Modeling code records:
━━━━━━━━━━━━━━━━━━━━━━━━━━━━━━
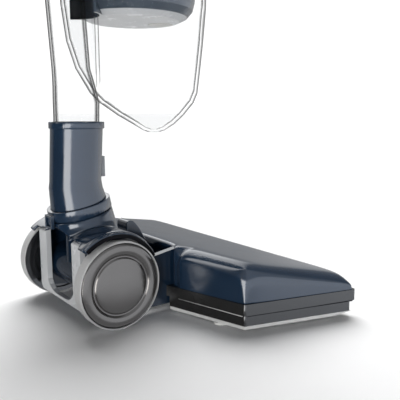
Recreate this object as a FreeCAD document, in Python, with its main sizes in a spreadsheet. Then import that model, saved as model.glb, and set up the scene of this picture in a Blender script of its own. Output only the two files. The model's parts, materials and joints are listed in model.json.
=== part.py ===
"""Upright wet-dry floor scrubber: a wheeled brush head, a tilting and swivelling neck, and a long handle
that carries the tanks, the suction motor and the battery.

Every shape is drawn in the axle frame: the origin is the floor point under the middle of the wheel axle,
+X points forward over the brush head, +Y to the machine's left and +Z up.  Each sub-part is then placed by
`axle_x`, which puts the middle of the whole machine over the document's origin.
"""
import FreeCAD, Part
import math
import os
import re
import Sketcher
from FreeCAD import Placement, Rotation, Vector

document = FreeCAD.newDocument("floor_scrubber")
sheet = document.addObject("Spreadsheet::Sheet", "Dimensions")

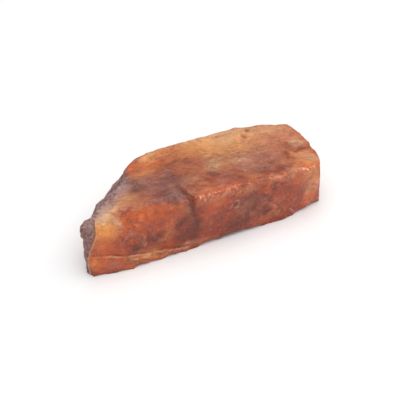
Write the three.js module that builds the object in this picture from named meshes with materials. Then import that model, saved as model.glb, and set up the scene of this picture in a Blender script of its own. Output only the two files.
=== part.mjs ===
// A rough piece of orange-brown jade: a wedge-ended bar that was split from a larger
// block and lies on its flat side. Long side along X with the pointed end at -X, front
// face towards -Y, millimetres, +Z up. The origin is the middle of the underside.
//
// The stone is one solid. Its surface is where the function outside(p) is zero: the
// broken faces are planes that meet in worn edges, and the ledge, the cracks, the chips
// and the relief are added to that one function. Every vertex of a finely divided box is
// then slid along a line from inside the stone until it lies on the surface.

import * as THREE from 'three';
import { mergeVertices } from 'three/addons/utils/BufferGeometryUtils.js';

// ---- driving dimensions, mm --------------------------------------------------------
const TIP_X = -40.1;         // the pointed left end, at the height of its bump
const END_X = 40.0;          // the blunt right end
const FRONT_Y = -9.7;        // the long front face
const BACK_Y = 20.5;         // the long back face, at x = 18
const TOP_Z = 18.6;          // the top face above x = 0
const TOP_FALL = 0.064;      // how fast the top falls towards the blunt end
const SHOULDER_Z = 20.05;    // the level part of the top, over the pointed end
const MID_Z = 12;            // the height at which the upright faces are placed
const WORN_EDGE = 0.3;       // how far the edges between faces are worn round
const SEGMENTS = { along: 60, across: 21, up: 14 };

// ---- the broken faces: a point on each, and the way out of the stone ----------------
const FACES = {
  top: { at: [0, 0, TOP_Z], out: [TOP_FALL, 0, 1] },
  shoulder: { at: [-28, 0, SHOULDER_Z], out: [-0.02, 0.02, 1] },
  ridge_bevel_left: { at: [-20, -8.6, 19], out: [-0.1, -1, 1] },
  ridge_bevel_right: { at: [10, -9.35, 17.7], out: [0.05, -1, 0.9] },
  front: { at: [0, FRONT_Y, 5], out: [0, -1, 0.03] },
  front_left: { at: [-34, -8.6, 4], out: [-0.2, -1, 0.02] },
  front_right: { at: [32.5, -8.8, 4], out: [0.2, -1, 0] },
  corner_right: { at: [38.1, -6.6, 8], out: [0.85, -0.52, 0.08] },
  end_front: { at: [39, -3, 9], out: [1, -0.2, 0.04] },
  end: { at: [END_X, 5, MID_Z], out: [1, 0.03, 0.04] },
  end_back: { at: [END_X - 0.8, 10, MID_Z], out: [0.97, 0.26, 0.05] },
  back_corner: { at: [38.6, 14.3, MID_Z], out: [0.72, 0.7, 0.05] },
  back_right: { at: [32, 16.7, MID_Z], out: [0.33, 1, 0.05] },
  back: { at: [18, BACK_Y, MID_Z], out: [-0.03, 1, 0.05] },
  back_left: { at: [-6, 19, MID_Z], out: [-0.068, 1, 0.05] },
  back_shoulder: { at: [-12, 17.8, MID_Z], out: [-0.38, 1, 0.05] },
  tip_front: { at: [-39, -6.6, 9], out: [-0.89, -0.45, 0] },
  tip: { at: [TIP_X, -3.5, 14], out: [-1, 0.1, 0] },
  tip_top: { at: [-38.5, -6, 18.3], out: [-0.75, 0.1, 1] },
};
// The slanting left side is two blocks grown together: a tall one behind, and a lower
// one in front of it whose top is a rough sloping strip.
const LEFT_TALL = {
  wall: { at: [-16.5, 15.1, 19], out: [-0.62, 0.78, 0.02] },
  return_wall: { at: [-22.6, 7.7, 19], out: [-0.865, 0.5, 0] },
};
const LEFT_LOW = {
  strip: { at: [-28.4, -1, 20.1], out: [-0.3, 0.42, 1] },
  wall: { at: [-32, 2.3, 15], out: [-0.7, 0.71, 0.03] },
};
const LEFT_JOIN = 0.4;       // how softly the two blocks run together

// Left of the crack the front rolls over into the top without an edge.
const ROUND_RIDGE = {
  sides: [['top', 'shoulder'], ['ridge_bevel_left'], ['front', 'front_left']],
  rounding: 1.3,
  ends: -5,                  // where it starts to run out, towards the blunt end
  runOut: 7,
  drop: 4,                   // lowered by this much, it no longer touches the stone
};

// ---- shell-shaped chips: balls knocked out of the faces and edges --------------------
const CHIPS = {
  tip_notch: { at: [-44.2, -5.2, 11], radius: 5.3 },
  tip_foot: { at: [-42, -7.5, -2.9], radius: 4.9 },
  foot_tip: { at: [-29.6, -13, -5], radius: 6.5 },
  foot_nick_left: { at: [-23.6, -11.6, -1], radius: 3 },
  foot_left: { at: [-20.6, -13.5, -7], radius: 8.6 },
  foot_nick_seam: { at: [-14.2, -11.6, -0.9], radius: 2.8 },
  foot_crack: { at: [-1.2, -13.6, -5.2], radius: 7.8 },
  foot_nick_middle: { at: [4.2, -11.4, -0.3], radius: 2.5 },
  foot_middle: { at: [8.5, -15.6, -21.6], radius: 23.9 },
  foot_nick_right: { at: [29.4, -11.4, -0.6], radius: 2.8 },
  foot_right: { at: [35, -14.8, -9], radius: 12.3 },
  front_shell: { at: [-25.2, -23, 6.6], radius: 14.15 },
  ring_shell: { at: [7, -13.6, 11.6], radius: 4.25 },
  small_shell: { at: [18.4, -13.9, 7.4], radius: 4.8 },
  end_notch: { at: [43.2, 0.3, 18.6], radius: 5.5 },
  end_foot: { at: [41.6, -5, -1.8], radius: 3.9 },
  end_shell: { at: [46.5, 6.5, 4], radius: 8.3 },
  back_notch: { at: [26.6, 24.2, 18.5], radius: 7.3 },
  back_dip: { at: [0.8, 23, 19], radius: 4.6 },
  back_shell: { at: [8, 33.2, 8], radius: 14.4 },
  back_foot: { at: [-3, 24.8, -4], radius: 8.4 },
  wall_shell: { at: [-36.5, 12.5, 5], radius: 9.6 },
  strip_notch: { at: [-37.2, 2, 20.4], radius: 6.3 },
};
const CHIP_EDGE = 0.2;       // chips keep sharper rims than the worn edges

// ---- low relief ---------------------------------------------------------------------
const FACE_WAVE = 0.12;      // the broken faces are not quite flat
const BEVEL_WAVE = 0.35;
const LUMPS = { height: 0.24, size: [9, 6, 6], shift: 0 };
const DIMPLES = { height: 0.2, size: [3.4, 3, 3], shift: 31.7 };
const DISHES = { height: 0.42, size: [5, 4.4, 4], shift: 51, mean: 0.28, worn: 0.09 };
const LEDGE = { depth: 0.8, rise: 0.8, bendX: -27.8, bendZ: 4.7, steep: 0.29, gentle: 0.185 };
const TIP_STEP = { depth: 0.7, height: 14.8, rise: 2, front: -8.2 };
const BACK_LEDGE = { depth: 0.6, rise: 0.7, height: 8.5, fall: 0.11 };
const CRACK = { depth: 0.6, width: 1.6 };
const GROOVE = { depth: 0.35, width: 0.8 };

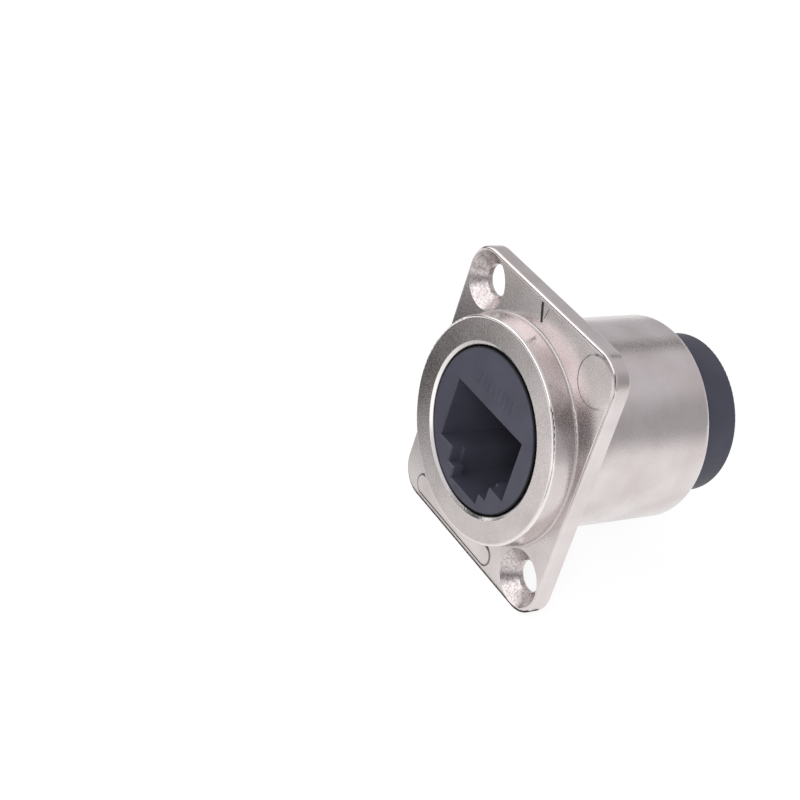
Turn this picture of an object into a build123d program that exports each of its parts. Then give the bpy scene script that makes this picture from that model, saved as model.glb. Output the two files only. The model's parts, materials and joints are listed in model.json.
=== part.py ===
━━━━━━━━━━━━━━━━━━━━━━━━━━━━━━
Aim of the exercise:
Going through the entries above, tally each line that has the word "Blender". Answer with the number only.

Complete output:
2